Northeastern Section - 43rd Annual Meeting (27-29 March 2008)

Paper No. 5
Presentation Time: 8:00 AM-12:00 PM

EFFECTS OF VARYING METHODS OF COMPOSITE TIMESCALE FORMATION ON BIODIVERSITY ESTIMATES


IZARD, Zachary1, LANZ, Colleen1, MELCHIN, Michael2, FINNEY, Stanley C.3, MITCHELL, Charles4 and SHEETS, H. David1, (1)Dept. of Physics, Canisius College, 2001 Main St, Buffalo, NY 14208, (2)Department of Earth Sciences, St. Francis Xavier University, Antigonish, NS B2G 2V5, Canada, (3)Department of Geosciences, California State Univ, Long Beach, Long Beach, CA 90840, (4)Dept. of Geology, SUNY at Buffalo, 876 Natural Sciences Complex, Buffalo, NY 14260, izardz@canisius.edu

Several approaches to incorporating fossil recovery information in to the estimation of extinction and origination rates have been proposed.

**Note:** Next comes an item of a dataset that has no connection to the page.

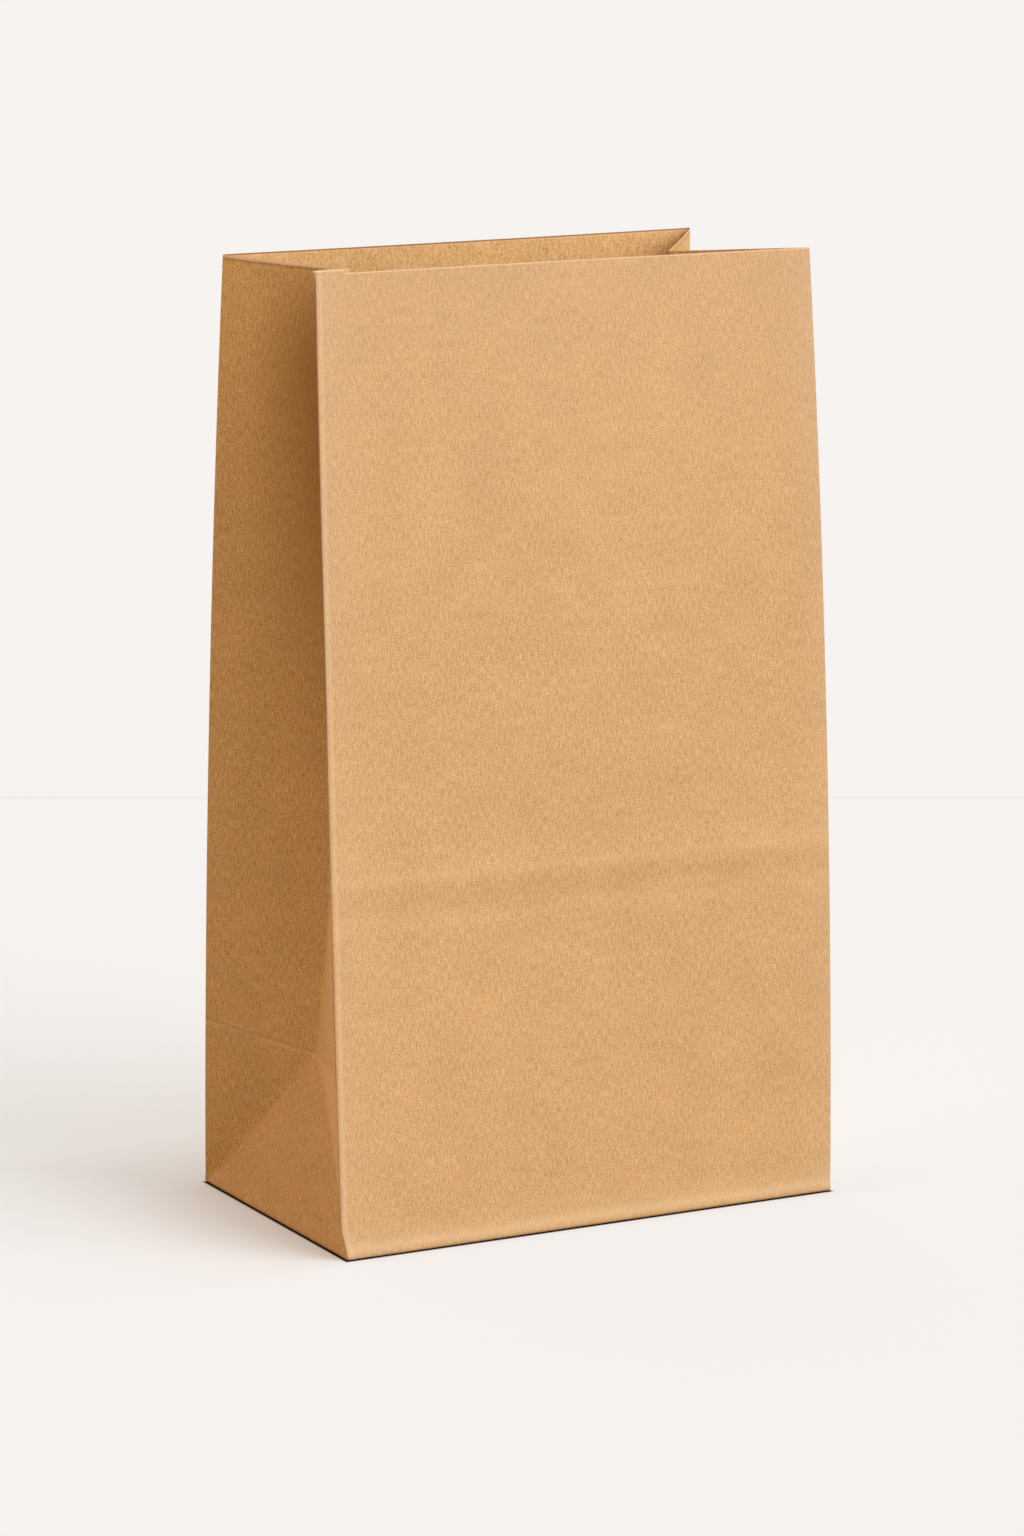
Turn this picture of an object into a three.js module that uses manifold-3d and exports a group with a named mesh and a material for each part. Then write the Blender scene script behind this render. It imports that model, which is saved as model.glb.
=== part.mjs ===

Successful implementation of these methods requires a robust and reliable method of creating composite sections, and of mapping presence/absence data from horizons within individual sections into the composite. Composite sections formed by graphic correlation and by automated methods such as constrained optimization by simulated annealing (CONOP) or ranking-scaling (RASC/CASC) may produce slightly different composite section solutions, and have varying levels of reliability. We present here several approaches to the comparison of composite section solutions, and to estimating the robustness of these solutions using the extensively studied graptolite fauna of the late Ordovician, including collections from the Yangtze region of China and Vinnini Creek, Nevada, as a case study.